Rows from a 3D modeling dataset
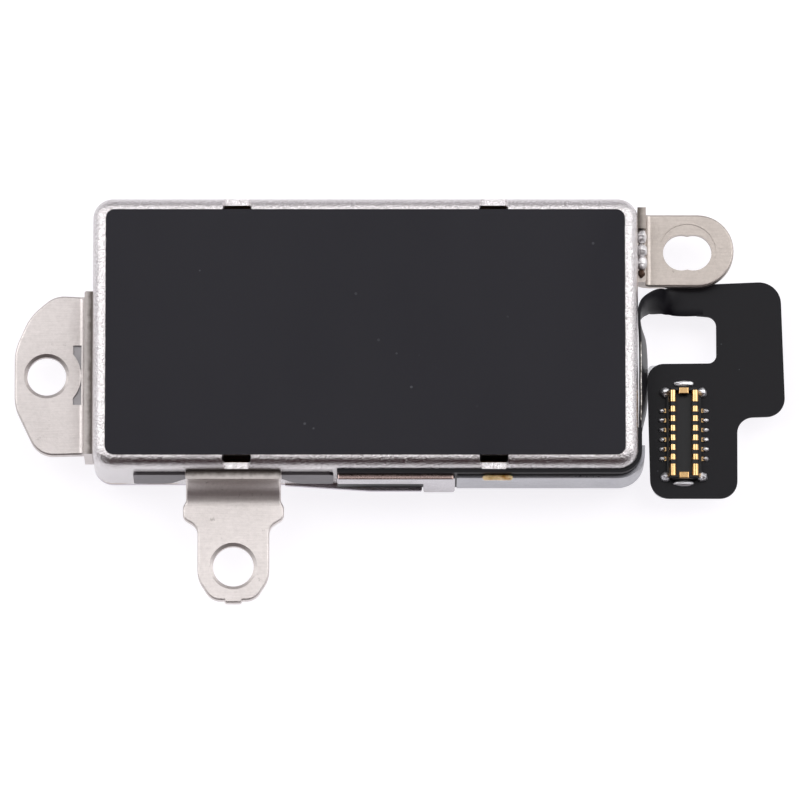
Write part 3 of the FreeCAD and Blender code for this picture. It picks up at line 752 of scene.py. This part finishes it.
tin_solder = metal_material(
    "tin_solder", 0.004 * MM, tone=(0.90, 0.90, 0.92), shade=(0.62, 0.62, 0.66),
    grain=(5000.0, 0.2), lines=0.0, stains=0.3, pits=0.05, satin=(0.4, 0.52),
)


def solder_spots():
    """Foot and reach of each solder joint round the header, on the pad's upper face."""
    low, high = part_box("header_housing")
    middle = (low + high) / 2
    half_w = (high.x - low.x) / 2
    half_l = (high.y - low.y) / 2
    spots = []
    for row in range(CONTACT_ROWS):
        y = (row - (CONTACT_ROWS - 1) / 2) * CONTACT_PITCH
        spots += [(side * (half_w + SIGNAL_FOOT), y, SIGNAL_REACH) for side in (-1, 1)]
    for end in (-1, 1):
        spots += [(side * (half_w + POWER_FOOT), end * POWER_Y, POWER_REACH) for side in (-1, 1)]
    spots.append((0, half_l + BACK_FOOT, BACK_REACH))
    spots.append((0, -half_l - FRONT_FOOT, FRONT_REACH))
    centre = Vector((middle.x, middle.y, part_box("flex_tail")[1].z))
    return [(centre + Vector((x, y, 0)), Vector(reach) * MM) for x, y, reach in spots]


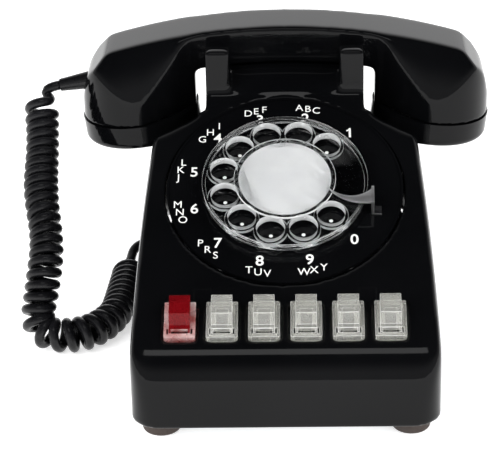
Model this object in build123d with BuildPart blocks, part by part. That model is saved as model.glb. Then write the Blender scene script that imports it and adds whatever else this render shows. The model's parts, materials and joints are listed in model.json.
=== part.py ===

> [TASK GOAL] Go through the entries and return each line where the word "this" appears.

> [WRITTEN REPLY]
Write part 3 of the FreeCAD and Blender code for this picture. It picks up at line 752 of scene.py. This part finishes it.
Model this object in build123d with BuildPart blocks, part by part. That model is saved as model.glb. Then write the Blender scene script that imports it and adds whatever else this render shows. The model's parts, materials and joints are listed in model.json.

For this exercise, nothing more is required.